I believe Senator Ludlam has raised an issue about the enforcement bodies exception—section 26WN. The proposed section 26WN provides an exception from the requirement to notify individuals if an enforcement body, such as the Australian Federal Police, experiences a breach, where notification would compromise an enforcement related activity, such as an ongoing investigation. However, section 26WN does not excuse the enforcement body from notifying the Australian Information Commissioner. This should ensure appropriate oversight of data breaches of this kind.

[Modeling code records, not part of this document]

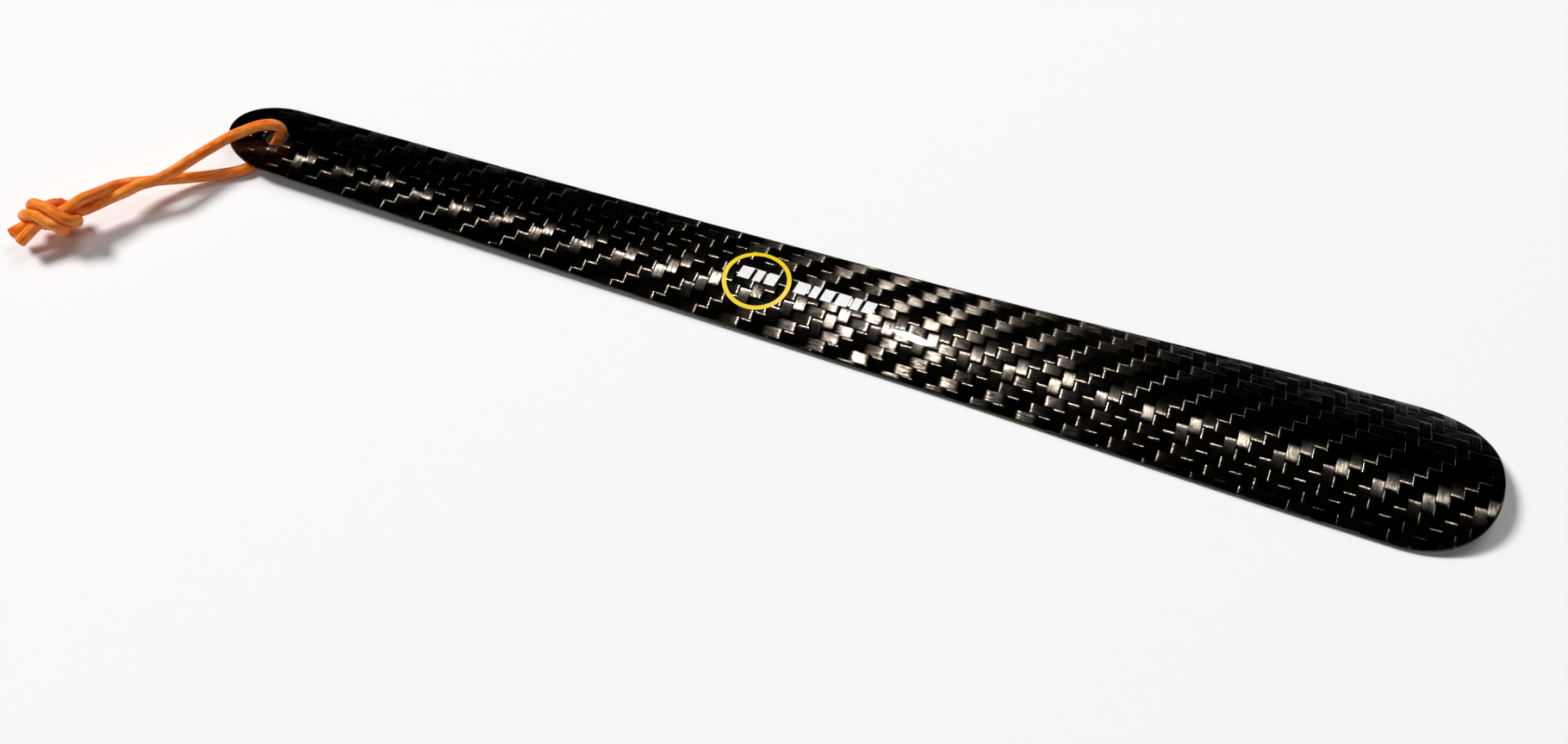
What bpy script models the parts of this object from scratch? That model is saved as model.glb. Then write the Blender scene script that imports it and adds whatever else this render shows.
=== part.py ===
"""Long shoehorn: a thin arched blade of twill carbon-fibre laminate with a hole at the handle end, a printed
mark on its back, and a round leather lanyard knotted through the hole.

Metres, +Z up. The blade lies hollow side down on Z = 0 along X, with the handle at -X and the shoe end at +X.
The origin is below the middle of the blade.
"""

from bisect import bisect_left
from math import cos, pi, sin

import bmesh
import bpy
from mathutils import Euler, Vector

# Blade outline. A half width is measured along the arc from the centre line.
LENGTH = 0.3557
WALL = 0.0016
HANDLE_HALF_WIDTH = 0.01126
TAPER = 0.0274  # half width gained per metre of length
FLARE = 0.0016  # half width gained over the shoe end's flare
FLARE_START = 0.0185
FLARE_END = 0.1385
HANDLE_ROUND = 0.0172  # length of the rounded handle end
TIP_ROUND = 0.0224  # length of the rounded shoe end
TIP_SQUARENESS = 2.24  # exponent of the shoe end's superellipse, where 2 is an ellipse

# Blade cross-section: an arc whose radius goes from the handle's to the shoe end's.
HANDLE_ARCH_RADIUS = 0.0938
TIP_ARCH_RADIUS = 0.0468

# The handle curves up from the blade's resting edges by this height over this length.
HANDLE_LIFT = 0.0041
LIFT_LENGTH = 0.262
REST_DROP = 0.00032  # brings the lowest point of the rounded edges down to Z = 0

# Hole for the lanyard.
HOLE_X = -0.16325
HOLE_RADIUS = 0.00325

# Printed mark: a ring and a row of bars, as thin films on the back of the blade.
FILM = 0.00012
FILM_GAP = 0.0003
RING_X = -0.0176
RING_RADIUS = 0.0088
RING_LINE = 0.0012
BAR_HEIGHT = 0.0039
BAR_SLANT = 0.0006
BAR_MIDDLE = 0.0014  # distance of the bars' middle line from the blade's centre line
INNER_BARS_START = -0.0232
OUTER_BARS_START = -0.0072
BAR_WIDTHS = (0.0034, 0.0022, 0.0030, 0.0034, 0.0022, 0.0030, 0.0034, 0.0022, 0.0030)
INNER_BAR_COUNT = 3
BAR_GAP = 0.0010

# Leather cord. Each point is in millimetres: X and Y from the hole's axis, Z from the floor.
CORD_DIAMETER = 0.0030
CORD_STEP = 0.0021
UPPER_ROUTE = (
    (0.7, 0.2, 5.3), (1.3, 0.7, 6.5), (1.7, 0.9, 7.9), (1.4, 0.8, 9.2), (0.4, 0.4, 10.1),
    (-1.1, -0.3, 10.5), (-3.7, -1.5, 10.2), (-7.0, -3.8, 9.4), (-10.6, -6.9, 8.5), (-13.9, -12.0, 8.1),
    (-16.9, -17.7, 8.0), (-19.2, -22.8, 8.1), (-21.9, -27.2, 8.4), (-25.0, -30.9, 8.3),
    (-28.1, -34.6, 7.6), (-31.5, -38.0, 6.9), (-33.3, -40.2, 6.6),
)
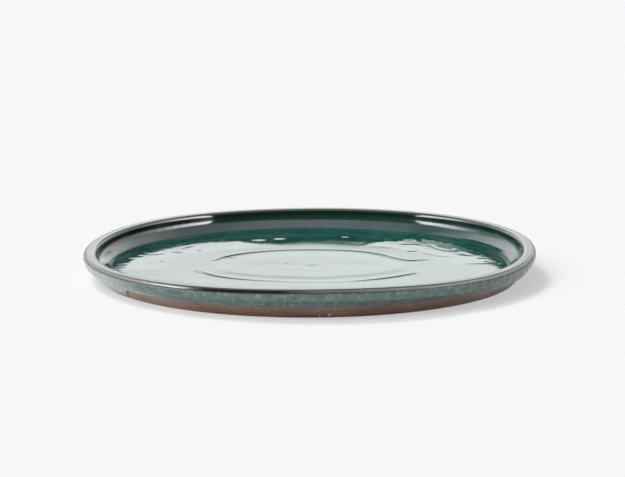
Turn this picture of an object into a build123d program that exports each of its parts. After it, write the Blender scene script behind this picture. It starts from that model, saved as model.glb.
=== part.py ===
from build123d import *
from math import radians, tan
import os

# Plant saucer: one thrown stoneware dish with two fired coats of glaze on it.
# The axis of the dish is Z, the foot stands on Z = 0 and the well opens upwards.
# Every section lies in the XZ plane, with X as the radius, and is turned about Z.
# Lengths are in millimetres. Insets and roundings are those of the clay.

# Overall sizes
saucer_diameter = 240.0  # over the widest part of the glazed wall
saucer_height = 16.7  # from the foot to the crest of the glazed rim
floor_height = 6.0  # the glazed floor of the well, above the foot
glaze_thickness = 0.6  # both coats, measured square to the clay

# Rim
rim_width = 6.0  # from the widest part of the clay to the lip over the well
rim_shoulder_inset = 1.2  # the level crest turns down to the bevel here
rim_edge_drop = 1.3  # foot of the bevel, below the crest
rim_band_height = 2.4  # the upright band below the bevel
rim_lip_rounding = 2.0
rim_shoulder_rounding = 0.8
rim_edge_rounding = 0.8
rim_band_rounding = 2.4

# Outer wall, below the band
crease_height_share = 0.823  # of the height of the wall: a soft crease left by throwing
crease_inset = 1.8  # in from the widest part
crease_rounding = 6.0
turn_height_share = 0.565  # of the height of the wall: it turns in to the foot here
turn_inset = 3.2
turn_rounding = 3.0

# Inner wall of the well
knee_height_share = 0.54  # of the height of the wall: upright above, sloping in below
knee_inset = 0.5  # in from the lip
knee_rounding = 5.0
well_corner_inset = 7.2  # where the sloping part meets the floor, in from the lip
well_corner_rounding = 5.0

# Foot ring and base
foot_inset = 9.9  # the edge of the foot, in from the widest part
foot_edge_rounding = 0.7
foot_land_width = 12.0  # the flat ring that the saucer stands on
foot_land_rounding = 0.8
base_hollow_depth = 1.1  # the trimmed hollow inside that ring
base_hollow_run = 4.0  # width of the slope from the ring up into the hollow
base_hollow_rounding = 3.0

# Where the coats end, as shares of the straight part of a side
inner_coat_end_share = 0.10  # down the rim band
outer_coat_start_share = 0.40  # down the rim band, with bare clay above it
outer_coat_end_share = 0.02  # down the slope between the turn and the foot

# The most of a side that the roundings at its two ends may take between them
rounding_room_share = 0.96

# Levels and radii of the clay under the glaze
clay_radius = saucer_diameter / 2 - glaze_thickness
lip_radius = clay_radius - rim_width
foot_radius = clay_radius - foot_inset
foot_land_radius = foot_radius - foot_land_width
crest_level = saucer_height - glaze_thickness
edge_level = crest_level - rim_edge_drop
band_foot_level = edge_level - rim_band_height
floor_level = floor_height - glaze_thickness
knee_level = floor_level + (crest_level - floor_level) * knee_height_share

# Corners of the clay, as (radius, height)
floor_centre = (0, floor_level)
well_corner = (lip_radius - well_corner_inset, floor_level)
wall_knee = (lip_radius - knee_inset, knee_level)
rim_lip = (lip_radius, crest_level)
rim_shoulder = (clay_radius - rim_shoulder_inset, crest_level)
rim_edge = (clay_radius, edge_level)
rim_band = (clay_radius, band_foot_level)
wall_crease = (clay_radius - crease_inset, band_foot_level * crease_height_share)
wall_turn = (clay_radius - turn_inset, band_foot_level * turn_height_share)
foot_edge = (foot_radius, 0)
foot_land_edge = (foot_land_radius, 0)
hollow_edge = (foot_land_radius - base_hollow_run, base_hollow_depth)
hollow_centre = (0, base_hollow_depth)

# The corners in order, from the middle of the well round to the middle of the base,
# each with its rounding. The two ends lie on the axis and have none.
wanted_roundings = {
    floor_centre: 0,
    well_corner: well_corner_rounding,
    wall_knee: knee_rounding,
    rim_lip: rim_lip_rounding,
    rim_shoulder: rim_shoulder_rounding,
    rim_edge: rim_edge_rounding,
    rim_band: rim_band_rounding,
    wall_crease: crease_rounding,
    wall_turn: turn_rounding,
    foot_edge: foot_edge_rounding,
    foot_land_edge: foot_land_rounding,
    hollow_edge: base_hollow_rounding,
    hollow_centre: 0,
}
clay_corners = list(wanted_roundings)


def reaches(roundings):
    """How far along its two sides each rounding reaches from its corner."""
    found = {corner: 0 for corner in clay_corners}
    for before, corner, after in zip(clay_corners, clay_corners[1:], clay_corners[2:]):
        side_in = Vector(*corner) - Vector(*before)
        side_out = Vector(*after) - Vector(*corner)
        found[corner] = roundings[corner] * tan(radians(side_in.get_angle(side_out)) / 2)
    return found


def fitted(roundings):
    """The roundings, each cut back where a side beside its corner is too short for it."""
    reach = reaches(roundings)
    share_kept = {corner: 1 for corner in clay_corners}
    for start, end in zip(clay_corners, clay_corners[1:]):
        room = (Vector(*end) - Vector(*start)).length * rounding_room_share
        side_share = room / (reach[start] + reach[end])
        share_kept[start] = min(share_kept[start], side_share)
        share_kept[end] = min(share_kept[end], side_share)
    return {corner: roundings[corner] * share_kept[corner] for corner in clay_corners}


rounding_at = fitted(wanted_roundings)
reach_at = reaches(rounding_at)


def on_side(start, end, share):
    """The point at a share of the straight part between two neighbouring corners."""
    along = (Vector(*end) - Vector(*start)).normalized()
    straight_start = Vector(*start) + along * reach_at[start]
    straight_end = Vector(*end) - along * reach_at[end]
    point = straight_start + (straight_end - straight_start) * share
    return (point.X, point.Y)


def rounded_line(points):
    """The line through the points, rounded at every corner between its two ends."""
    with BuildLine(Plane.XZ) as line:
        FilletPolyline(*points, radius=[rounding_at[point] for point in points[1:-1]])
    return line.wire()


def turned(section):
    """The solid that a closed section makes when its face turns about Z."""
    return revolve(make_face(section), axis=Axis.Z, revolution_arc=360)


def glaze_coat(points):
    """A coat of even thickness on the clay, along the points of its section."""
    return turned(offset(rounded_line(points), glaze_thickness, side=Side.LEFT).edges())


def clay_body():
    """The thrown and trimmed dish: well, rim, wall, foot ring and base hollow."""
    with BuildLine(Plane.XZ) as axis_line:
        Line(hollow_centre, floor_centre)
    return turned(rounded_line(clay_corners).edges() + axis_line.edges())


def inner_glaze():
    """The poured coat: floor, inner wall and rim, lapped over the outer edge."""
    covered = clay_corners[: clay_corners.index(rim_band)]
    return glaze_coat([*covered, on_side(rim_edge, rim_band, inner_coat_end_share)])


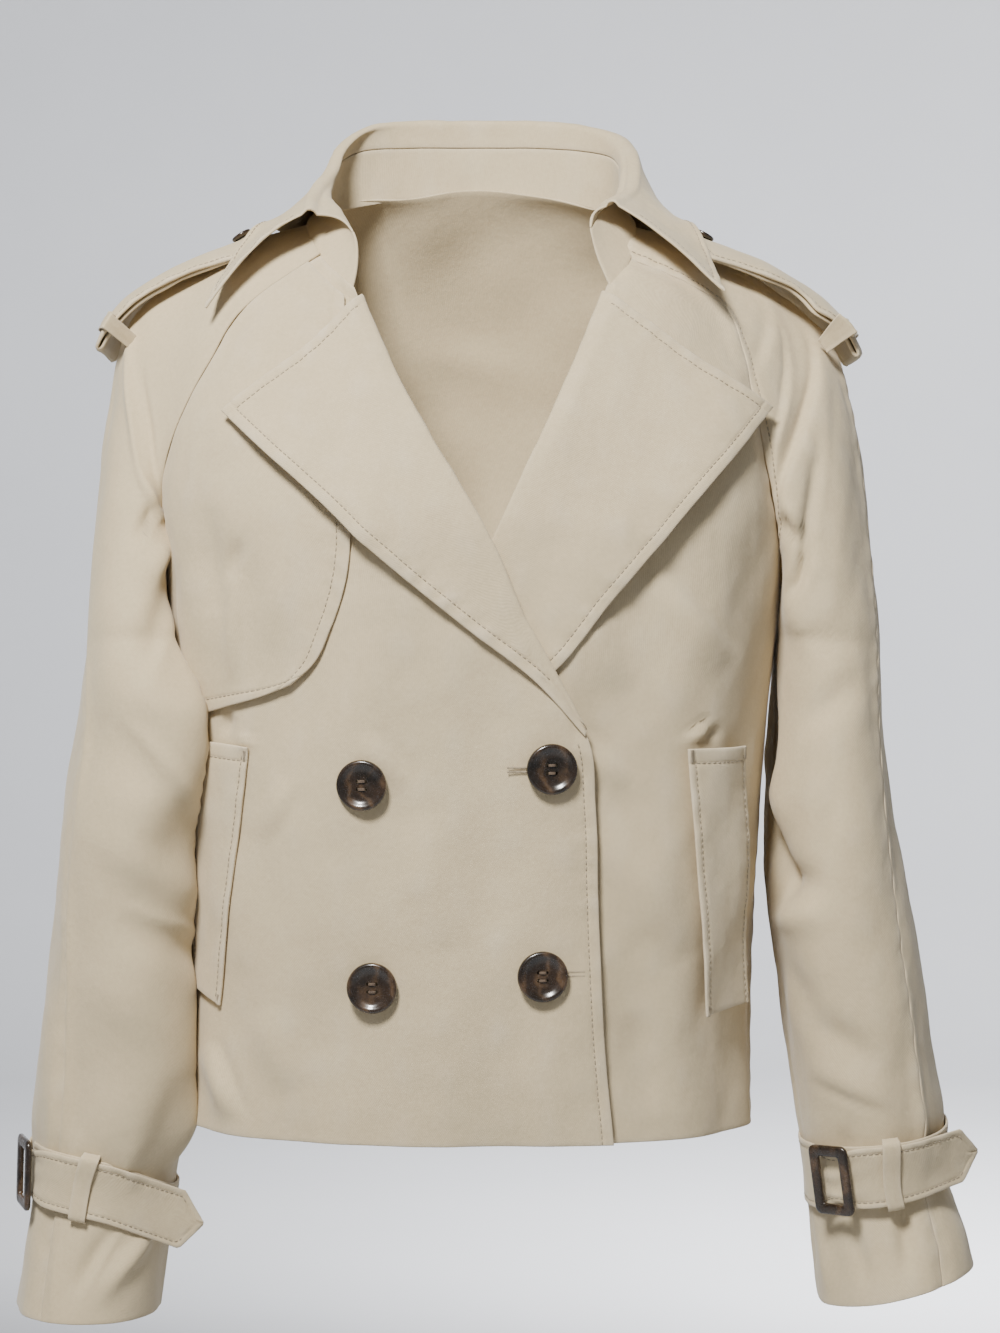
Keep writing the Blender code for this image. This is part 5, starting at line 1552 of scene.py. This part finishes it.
@dataclass
class Collar:
    """Turned collar: a stand up from the neck seam and a leaf folded down over it.

    The columns give the neck seam n, the stand's top b, the fold f and the outer edge e from
    the front end to the centre back, for the wearer's left; shifts fit the right side.
    """

    stitch: float = 6.6
    thread: Thread = field(default_factory=lambda: Thread("collar_topstitching"))
    rows: dict[str, list[float]] = field(default_factory=lambda: {
        "s": [0, 1, 2, 3, 4, 5, 6, 7],
        "nx": [79.5, 90, 95, 93, 86, 64, 34, 0], "ny": [-58, -35, -8, 24, 47, 63, 73, 77],
        "nz": [-40, -18, 4, 15, 23, 31, 36, 38],
        "bx": [69, 76, 86, 90, 86, 68, 37, 0], "by": [-45, -28, -6, 23, 46, 64, 75, 80],
        "bz": [-6, 7, 18, 37, 52, 60, 64, 65],
        "fx": [82, 88, 96, 98, 92, 70, 38, 0], "fy": [-43, -27, -5, 24, 49, 69, 80, 85],
        "fz": [11, 16, 27, 48, 66, 77, 82, 83],
        "ex": [147, 142, 133, 124, 112, 84, 45, 0], "ey": [-63, -40, -14, 22, 56, 86, 104, 109],
        "ez": [-45, -24, 2, 3, 0, -3, -6, -7], "up": [6, 0, -8, -9, -6, -2, 2, 4]})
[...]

The purpose of the scheme is to ensure that individuals can take steps to protect themselves in the event that their personal information is compromised in a data breach. As such, it implements the government's response to the Parliamentary Joint Committee on Intelligence and Security's February 2005 advisory report on the Telecommunications (Interception and Access) Amendment (Data Retention) Bill 2015. The bill will create a Mandatory Data Breach Notification Scheme that will apply to Australian government agencies and private sector organisations subject to the act. They would be required to notify an individual whose personal information is subject to unauthorised access, unauthorised disclosure or loss, where a reasonable person would consider the individual is at likely risk of serious harm as a result. The extensive consultation undertaken on this bill has ensured that it strikes an appropriate balance between effectively protecting individuals while remaining workable for business covered by the bill. The bill complements existing information and security requirements in the Privacy Act and will provide individuals with confidence that they will be notified in the event of a data breach that places them at likely risk of serious harm. In an environment where entities collect and use growing volumes of personal information in their business activities, and individuals enter into increasing numbers of online transactions, the bill is an important consumer protection measure that builds on the strong privacy protections already provided in existing privacy legislation. On that basis I commend the bill to the chamber.